Give back, unchanged, the line with "softly rounded corners", the line with "cad_parts[node].hide_render = cad_parts[node].hide_viewport", and every line between them, and no other line.
begin DATA EXCERPT
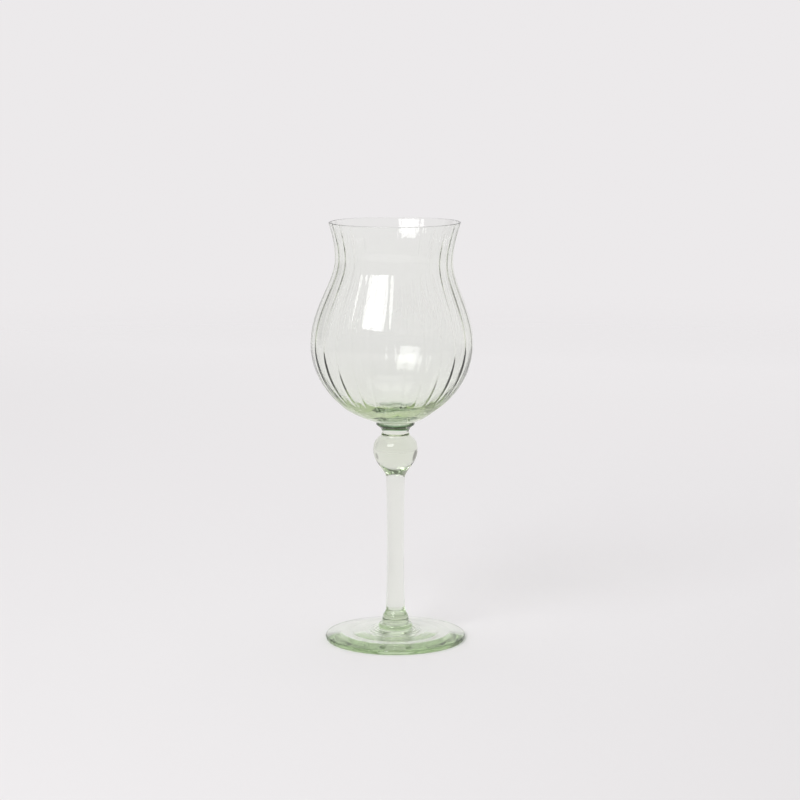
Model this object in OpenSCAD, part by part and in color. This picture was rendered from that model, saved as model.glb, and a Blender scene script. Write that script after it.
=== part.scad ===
// Tall hand-blown wine glass with a ribbed tulip bowl, a ball knop and a spread foot.
// Seven gathers of glass, each fused hot to the next one along the vertical axis.
// Millimetres, +Z up. The origin is the centre of the foot, on the table.

/* [Bowl] */
// Height of the rim above the table
height = 220; // [200:1:240]
// Outside diameter at the rim
rim_d = 68.4; // [60:0.2:76]
// Outside diameter at the waist below the rim
waist_d = 61.2; // [54:0.2:68]
// Height of the waist above the table
waist_z = 200.5; // [196:0.5:206]
// Outside diameter at the belly
belly_d = 84.6; // [78:0.2:92]
// Height of the belly above the table
belly_z = 157; // [150:0.5:162]
// Wall thickness at the rim
lip_wall = 1.3; // [1:0.1:2.4]
// Wall thickness at the belly
belly_wall = 2; // [1.4:0.1:3]
// Height of the belly above the bowl's seat
belly_h = 41.7; // [38:0.1:46]
// Thickness of the solid bottom on the axis
bottom_t = 6.8; // [4:0.2:9]
// Number of optic ribs around the bowl
rib_count = 26; // [16:1:36]
// Height of a rib's crest above the mean surface
rib_relief = 0.2; // [0.1:0.05:0.6]

/* [Upper merese] */
// Diameter of the collar under the bowl
merese_d = 20; // [16:0.2:24]
// Height of the collar
merese_h = 3.3; // [2:0.1:5]
// Diameter of the fused seam between the collar and the bowl, inside the crease
crease_d = 18; // [15:0.2:20]

/* [Neck and knop] */
// Diameter of the short neck
neck_d = 14.6; // [12:0.2:17]
// Height of the short neck
neck_h = 3.6; // [2:0.1:6]
// Diameter of the ball knop
knop_d = 23.2; // [19:0.2:28]
// Height of the ball knop
knop_h = 21.4; // [18:0.2:24]

/* [Stem] */
// Diameter of the stem at its middle
stem_d = 8.9; // [7:0.1:11]
// Diameter of the stem's spread ends
stem_end_d = 9.9; // [8:0.1:12]
// Diameter of the flare that seats on the lower merese
flare_d = 12.8; // [10:0.2:15]
// Height of the flare
flare_h = 3; // [1:0.2:6]

/* [Lower merese] */
// Diameter of the collar under the stem
button_d = 14.2; // [12:0.2:18]
// Height of the collar under the stem
button_h = 4.6; // [3:0.2:8]

/* [Foot] */
// Diameter of the foot
foot_d = 73.6; // [66:0.2:80]
// Thickness of the foot at its edge
edge_t = 2.3; // [1.2:0.1:3]
// Slope of the foot's outer band, in degrees
outer_slope = 9.5; // [4:0.5:14]
// Slope of the band around the ripples, in degrees
inner_slope = 6.6; // [2:0.2:10]
// Height of the boss that carries the stem
boss_h = 8; // [6.6:0.1:9]
// Width of the flat ring that the foot rests on
rest_w = 11; // [4:0.5:14]
// Depth of the hollow under the foot
hollow = 0.4; // [0.2:0.1:1]
// Height of the tooling ripples around the boss
ripple_h = 0.12; // [0:0.01:0.2]

/* [Hidden] */
$fn = 96;
glass = [0.80, 0.88, 0.78, 0.55];
thick_glass = [0.62, 0.76, 0.62, 0.75];

// Heights of the fused seams, from the table up
stem_z = boss_h + button_h;
bowl_z = belly_z - belly_h;
merese_z = bowl_z - merese_h;
neck_z = merese_z - neck_h;
knop_z = neck_z - knop_h;

// A gather's tip is a shallow dome, and the next gather is dished to fit it
seat_rise = 0.7;
waist_wall = (lip_wall + belly_wall) / 2;
around = 2 * rib_count;

// ---- curves ----

function bezier(p, t) =
    let (s = 1 - t)
    s * s * s * p[0] + 3 * s * s * t * p[1] + 3 * s * t * t * p[2] + t * t * t * p[3];

// Points of a Bezier curve, without its last point when another curve carries on from it
function curve(p, steps, last = 1) = [for (i = [0 : steps - 1 + last]) bezier(p, i / steps)];

function reversed(list) = [for (i = [len(list) - 1 : -1 : 0]) list[i]];

function smooth(t) = let (c = min(1, max(0, t))) c * c * (3 - 2 * c);

// Dome of a fused seam, from its edge at radius r to the axis
function dome(r, z, steps = 6) =
    let (ball_r = (r * r + seat_rise * seat_rise) / (2 * seat_rise), edge = asin(r / ball_r))
    [for (i = [0 : steps])
        let (a = edge * (1 - i / steps))
        [ball_r * sin(a), z + seat_rise + ball_r * (cos(a) - 1)]];

// Solid of revolution between two seams: side runs upward, and each end is a dome or flat
module gather(side, flat_base = false, flat_top = false) {
    low = side[0];
    high = side[len(side) - 1];
    base_end = flat_base ? [[0, low[1]]] : reversed(dome(low[0], low[1]));
    top_end = flat_top ? [[0, high[1]]] : dome(high[0], high[1]);
    rotate_extrude()
        polygon(concat(base_end, flat_base ? side : [for (i = [1 : len(side) - 1]) side[i]],
                       flat_top ? top_end : [for (i = [1 : len(top_end) - 1]) top_end[i]]));
}

// ---- bowl ----

// Profile of the wall as four stations joined by curves: seat or floor, belly, waist, rim
function wall_above_belly(belly_r, waist_r, rim_r) = concat(
    curve([[belly_r, belly_z], [belly_r, belly_z + 18], [waist_r, waist_z - 12], [waist_r, waist_z]], 9, 0),
    curve([[waist_r, waist_z], [waist_r, waist_z + 6.5],
           [rim_r - 1.9, height - 6.5], [rim_r, height - lip_wall / 2]], 5));

function outer_wall() =
    let (r = belly_d / 2)
    concat(
        curve([[crease_d / 2, bowl_z], [r - 15.3, bowl_z + 5.7], [r, belly_z - 20.5], [r, belly_z]], 12, 0),
        wall_above_belly(r, waist_d / 2, rim_d / 2));

function inner_wall() =
    let (r = belly_d / 2 - belly_wall, floor_z = bowl_z + bottom_t)
    concat(
        curve([[2, floor_z], [9, floor_z], [15, floor_z + 1.2], [21, floor_z + 4.4]], 5, 0),
        curve([[21, floor_z + 4.4], [32, floor_z + 10.2], [r, belly_z - 11.5], [r, belly_z]], 9, 0),
        wall_above_belly(r, waist_d / 2 - waist_wall, rim_d / 2 - lip_wall));

// Round lip between the two walls
function lip() = [for (a = [30 : 60 : 150])
    [rim_d / 2 - lip_wall / 2 * (1 - cos(a)), height - lip_wall / 2 * (1 - sin(a))]];

// Ribs fade out in the solid bottom, and are softer at the fire-polished rim
function relief(z) =
    rib_relief * smooth((z - bowl_z - 4) / 22) * (1 - 0.5 * smooth((z - waist_z) / (height - waist_z)));

// One ring of the ribbed wall, with a crest and a valley for each rib
function ring(p, depth) = [for (i = [0 : around - 1])
    let (a = 360 * i / around, r = p[0] + depth * relief(p[1]) * cos(rib_count * a))
    [r * cos(a), r * sin(a), p[1]]];

module bowl() {
    outside = [for (p = outer_wall()) ring(p, 1)];
    edge = [for (p = lip()) ring(p, 0.5)];
    // The glass is thicker behind a crest, so the inside ribs are opposite
    inside = [for (p = reversed(inner_wall())) ring(p, -1)];
    rings = concat(outside, edge, inside);
    count = len(rings);
    points = concat([for (r = rings) each r], [[0, 0, bowl_z], [0, 0, bowl_z + bottom_t]]);
    base_pole = count * around;
    floor_pole = base_pole + 1;
    side = [for (k = [0 : count - 2], i = [0 : around - 1])
        let (j = (i + 1) % around, low = k * around, up = low + around)
        each [[low + i, up + i, up + j], [low + i, up + j, low + j]]];
    caps = [for (i = [0 : around - 1])
        let (j = (i + 1) % around, last = (count - 1) * around)
        each [[base_pole, i, j], [floor_pole, last + j, last + i]]];
    color(glass) polyhedron(points, concat(side, caps), convexity = 6);
}

// ---- pieces between the bowl and the foot ----

// A flared collar with a round lip: a thin crease stays open between the lip and the bowl
module upper_merese() {
    r = merese_d / 2;
    low_r = neck_d / 2 + 0.1;
    side = concat(
        curve([[low_r, merese_z], [low_r + 0.5, merese_z + 1.2],
               [r - 0.4, merese_z + 1.6], [r, bowl_z - 0.8]], 7, 0),
        curve([[r, bowl_z - 0.8], [r + 0.2, bowl_z - 0.2], [r - 0.2, bowl_z], [crease_d / 2, bowl_z]], 6));
    color(thick_glass) gather(side, flat_top = true);
}

module neck() {
    r = neck_d / 2;
    side = curve([[r + 0.3, neck_z], [r - 0.3, neck_z + 1.2], [r - 0.3, neck_z + 2.4], [r + 0.1, merese_z]], 8);
    color(glass) gather(side);
}

// A ball that tapers to a small shoulder over the stem
module ball_knop() {
    r = knop_d / 2;
    stem_r = stem_end_d / 2;
    shoulder_r = stem_r + 1.15;
    middle_z = knop_z + 0.64 * knop_h;
    side = concat(
        curve([[stem_r, knop_z], [stem_r + 0.9, knop_z + 0.1],
               [stem_r + 0.75, knop_z + 1.2], [shoulder_r, knop_z + 2]], 5, 0),
        curve([[shoulder_r, knop_z + 2], [shoulder_r + 1.5, knop_z + 4.8],
               [r, middle_z - 5.2], [r, middle_z]], 11, 0),
        curve([[r, middle_z], [r, middle_z + 4.2],
               [r - 1.3, neck_z - 1.7], [neck_d / 2 + 0.3, neck_z]], 10));
    color(glass) gather(side);
}

module stem() {
    end_r = stem_end_d / 2;
    waist_r = end_r - (stem_end_d - stem_d) / 2 * 4 / 3;
    flare_r = flare_d / 2;
    flare_z = stem_z + flare_h;
    side = concat(
        curve([[flare_r, stem_z], [flare_r - 0.9, stem_z + 0.4 * flare_h],
               [end_r + 0.2, stem_z + 0.8 * flare_h], [end_r, flare_z]], 6, 0),
        curve([[end_r, flare_z], [waist_r, flare_z + 13], [waist_r, knop_z - 13], [end_r, knop_z]], 14));
    color(glass) gather(side);
}

// A flat bead of glass, widest near the foot
module lower_merese() {
    r = button_d / 2;
    flare_r = flare_d / 2;
    belt_z = boss_h + 2;
    side = concat(
        curve([[r - 0.5, boss_h], [r + 0.1, boss_h + 0.3], [r + 0.1, boss_h + 1.2], [r - 0.1, belt_z]], 6, 0),
        curve([[r - 0.1, belt_z], [r - 0.2, belt_z + 1],
               [flare_r + 0.3, stem_z - 0.6], [flare_r, stem_z]], 6));
    color(thick_glass) gather(side);
}

// ---- foot ----

// Radius of the crease where the boss meets the foot
boss_r = button_d / 2 + 1.1;
edge_round = 0.75;
flat_r = foot_d / 2 - edge_round;
ripple_pitch = 2.2;
ripple_end_r = 17;

// Bands of the foot's top from the edge inwards: inner radius and slope of each
bands = [[28.3, outer_slope], [23.2, 0.6], [ripple_end_r, inner_slope], [boss_r, 2.4]];

// How much of a band's rise is reached at radius r
function band_rise(r, k) =
    let (outer = k == 0 ? flat_r : bands[k - 1][0])
    max(0, outer - max(r, bands[k][0])) * tan(bands[k][1]);

function ripple(r) = ripple_h * (1 - smooth((r - boss_r) / (ripple_end_r - boss_r)))
    * sin(360 * (r - boss_r) / ripple_pitch);

function foot_top(r) =
    edge_t + band_rise(r, 0) + band_rise(r, 1) + band_rise(r, 2) + band_rise(r, 3) + ripple(r);

// An upright edge with softly rounded corners
function foot_edge() = [for (a = [-90 : 22.5 : 90])
    [flat_r + edge_round * pow(abs(cos(a)), 0.6),
     edge_t / 2 * (1 + sign(a) * pow(abs(sin(a)), 0.75))]];

module foot() {
    slopes = [for (r = [33.5, 31, 28.3, 25.7, 23.2, 20, ripple_end_r]) [r, foot_top(r)]];
    ripples = [for (r = [ripple_end_r - ripple_pitch / 6 : -ripple_pitch / 6 : boss_r + 0.1]) [r, foot_top(r)]];
    rise = foot_top(boss_r);
    // The boss bulges out over its crease
    boss = curve([[boss_r, rise], [boss_r + 1.2, rise + 0.6],
                  [boss_r + 1, boss_h - 0.3], [boss_r + 0.2, boss_h - 0.05]], 7);
    hollow_r = flat_r - rest_w;
    underside = curve([[0, hollow], [hollow_r * 0.5, hollow], [hollow_r * 0.8, 0], [hollow_r, 0]], 8);
    color(thick_glass)
        rotate_extrude()
            polygon(concat(underside, foot_edge(), slopes, ripples, boss,
                           dome(button_d / 2 - 0.5, boss_h)));
}

bowl();
upper_merese();
neck();
ball_knop();
stem();
lower_merese();
foot();
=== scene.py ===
import math

import bpy
import numpy as np
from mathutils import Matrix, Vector


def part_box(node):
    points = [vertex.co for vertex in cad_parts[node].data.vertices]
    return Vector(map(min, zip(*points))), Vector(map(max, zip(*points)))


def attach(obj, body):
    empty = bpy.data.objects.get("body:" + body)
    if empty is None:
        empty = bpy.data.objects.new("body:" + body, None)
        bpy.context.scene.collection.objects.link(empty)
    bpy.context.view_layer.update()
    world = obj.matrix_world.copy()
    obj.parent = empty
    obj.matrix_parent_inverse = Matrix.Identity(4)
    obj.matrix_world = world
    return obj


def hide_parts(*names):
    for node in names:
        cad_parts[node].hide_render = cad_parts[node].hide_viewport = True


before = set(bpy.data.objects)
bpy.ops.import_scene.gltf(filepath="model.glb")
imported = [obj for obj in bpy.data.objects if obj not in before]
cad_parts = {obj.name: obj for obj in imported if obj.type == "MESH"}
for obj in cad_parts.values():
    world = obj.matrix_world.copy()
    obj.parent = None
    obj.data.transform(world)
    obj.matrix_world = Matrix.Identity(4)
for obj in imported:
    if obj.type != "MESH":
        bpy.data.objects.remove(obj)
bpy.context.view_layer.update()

MM = 0.001
TURN = 2 * math.pi


def bottom(node):
    """Height of the lowest point of a CAD node, in millimetres."""
    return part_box(node)[0][2] / MM


def top(node):
    """Height of the highest point of a CAD node, in millimetres."""
    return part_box(node)[1][2] / MM


def reach(node):
    """Largest radius of a CAD node, in millimetres."""
    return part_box(node)[1][0] / MM


# ---- sizes, in millimetres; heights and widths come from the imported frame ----
SEAT_RISE = 0.7  # height of the dome at a fused seam
SEAM_GAP = 0.01  # each piece stops this much short of its seams

RIM_Z = top("bowl")
BOWL_Z = bottom("bowl")
CAD_RELIEF = 0.2
BELLY_R = reach("bowl") - CAD_RELIEF
BELLY_Z = BOWL_Z + 41.7
WAIST_R = 30.6
WAIST_Z = RIM_Z - 19.5
RIM_R = 34.2
LIP_WALL = 1.3
BELLY_WALL = 2.0
WAIST_WALL = (LIP_WALL + BELLY_WALL) / 2
BOTTOM_T = 6.8
FLOOR_RING_H = 0.3
FLOOR_RING_R = 12.0
FLOOR_RING_W = 1.6
POLE_R = 1.2  # the bowl's floor is flat inside this radius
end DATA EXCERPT
▶ [FINAL ANSWER]
// An upright edge with softly rounded corners
function foot_edge() = [for (a = [-90 : 22.5 : 90])
    [flat_r + edge_round * pow(abs(cos(a)), 0.6),
     edge_t / 2 * (1 + sign(a) * pow(abs(sin(a)), 0.75))]];

module foot() {
    slopes = [for (r = [33.5, 31, 28.3, 25.7, 23.2, 20, ripple_end_r]) [r, foot_top(r)]];
    ripples = [for (r = [ripple_end_r - ripple_pitch / 6 : -ripple_pitch / 6 : boss_r + 0.1]) [r, foot_top(r)]];
    rise = foot_top(boss_r);
    // The boss bulges out over its crease
    boss = curve([[boss_r, rise], [boss_r + 1.2, rise + 0.6],
                  [boss_r + 1, boss_h - 0.3], [boss_r + 0.2, boss_h - 0.05]], 7);
    hollow_r = flat_r - rest_w;
    underside = curve([[0, hollow], [hollow_r * 0.5, hollow], [hollow_r * 0.8, 0], [hollow_r, 0]], 8);
    color(thick_glass)
        rotate_extrude()
            polygon(concat(underside, foot_edge(), slopes, ripples, boss,
                           dome(button_d / 2 - 0.5, boss_h)));
}

bowl();
upper_merese();
neck();
ball_knop();
stem();
lower_merese();
foot();
=== scene.py ===
import math

import bpy
import numpy as np
from mathutils import Matrix, Vector


def part_box(node):
    points = [vertex.co for vertex in cad_parts[node].data.vertices]
    return Vector(map(min, zip(*points))), Vector(map(max, zip(*points)))


def attach(obj, body):
    empty = bpy.data.objects.get("body:" + body)
    if empty is None:
        empty = bpy.data.objects.new("body:" + body, None)
        bpy.context.scene.collection.objects.link(empty)
    bpy.context.view_layer.update()
    world = obj.matrix_world.copy()
    obj.parent = empty
    obj.matrix_parent_inverse = Matrix.Identity(4)
    obj.matrix_world = world
    return obj


def hide_parts(*names):
    for node in names:
        cad_parts[node].hide_render = cad_parts[node].hide_viewport = True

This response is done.